Support was not universal at the most recent WEAA meeting. Cesar Chavez, like the Fifth and Sixth street arteries, is going to have significant cross-traffic as the Seaholm property is developed along Lake Bird Lake.

 

Developers of the Seaholm project, represented by Danny Roth of Southwest Strategies Group, also want slower traffic past their development. So the alliance, which is drafting a letter, intends to tweak language in order to encourage whatever expansion or ramp that might be built to hit ground level well before the Seaholm project, so that potential traffic can access the office space and amenities, as well as the city’s new central library, on the property.

 

“It’s our hope that we have nice slow controlled traffic, and anything that says we’re going to have a raceway down Cesar Chavez would be something we would oppose,” Roth said. “In our plan with the city, there’s a light not only at West Avenue but also at the new Seaholm Drive, so any type of pushing traffic past our property would be against our efforts.

 

The Gables is in a unique position, as the one landowner with properties on both corridors: an apartment complex on Fifth Street and one at the Seaholm project. Already, a light has been put in at Fifth Street and Campbell to accommodate foot traffic.
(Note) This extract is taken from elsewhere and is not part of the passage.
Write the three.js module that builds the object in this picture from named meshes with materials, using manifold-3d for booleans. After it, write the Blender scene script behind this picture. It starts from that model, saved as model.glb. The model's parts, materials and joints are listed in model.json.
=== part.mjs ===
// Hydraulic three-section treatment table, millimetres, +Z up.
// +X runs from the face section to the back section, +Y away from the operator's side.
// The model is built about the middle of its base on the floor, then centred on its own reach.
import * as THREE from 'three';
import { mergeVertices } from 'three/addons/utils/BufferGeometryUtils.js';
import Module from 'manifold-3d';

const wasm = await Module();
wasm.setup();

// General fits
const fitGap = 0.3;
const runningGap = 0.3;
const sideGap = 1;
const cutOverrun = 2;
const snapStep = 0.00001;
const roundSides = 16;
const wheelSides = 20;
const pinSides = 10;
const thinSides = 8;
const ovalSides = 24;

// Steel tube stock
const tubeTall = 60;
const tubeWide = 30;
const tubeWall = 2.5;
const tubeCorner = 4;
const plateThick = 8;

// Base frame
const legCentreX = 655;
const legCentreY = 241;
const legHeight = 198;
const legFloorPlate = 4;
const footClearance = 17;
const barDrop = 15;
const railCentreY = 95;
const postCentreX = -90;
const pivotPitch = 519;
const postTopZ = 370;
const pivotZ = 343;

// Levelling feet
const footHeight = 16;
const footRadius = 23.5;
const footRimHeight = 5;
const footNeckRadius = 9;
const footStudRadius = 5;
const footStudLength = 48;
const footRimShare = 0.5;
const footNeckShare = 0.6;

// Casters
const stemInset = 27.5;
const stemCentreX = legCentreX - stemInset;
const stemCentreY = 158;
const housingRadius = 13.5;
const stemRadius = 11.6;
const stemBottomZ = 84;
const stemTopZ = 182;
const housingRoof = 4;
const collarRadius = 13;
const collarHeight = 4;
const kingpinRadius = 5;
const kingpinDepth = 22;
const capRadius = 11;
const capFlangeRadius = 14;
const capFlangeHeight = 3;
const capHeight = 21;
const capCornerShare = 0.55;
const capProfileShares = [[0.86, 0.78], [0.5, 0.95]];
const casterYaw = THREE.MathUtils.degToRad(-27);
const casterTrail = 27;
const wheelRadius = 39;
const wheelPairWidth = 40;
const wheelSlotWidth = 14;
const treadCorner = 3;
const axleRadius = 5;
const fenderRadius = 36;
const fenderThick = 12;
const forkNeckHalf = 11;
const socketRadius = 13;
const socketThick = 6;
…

The apartment developer would support the Cesar Chavez access but only to the point that Roth suggested, that it reach grade before Seaholm.

 

Ultimately, a new expanded artery onto Cesar Chavez could take pressure off the Fifth and Sixth street corridors and provide more options for traffic calming and foot traffic to shop at local businesses, Lorenz said.

 

A letter conveying the preferences of WEAA and the Old West Austin Neighborhood Association is being drafted for delivery to Council.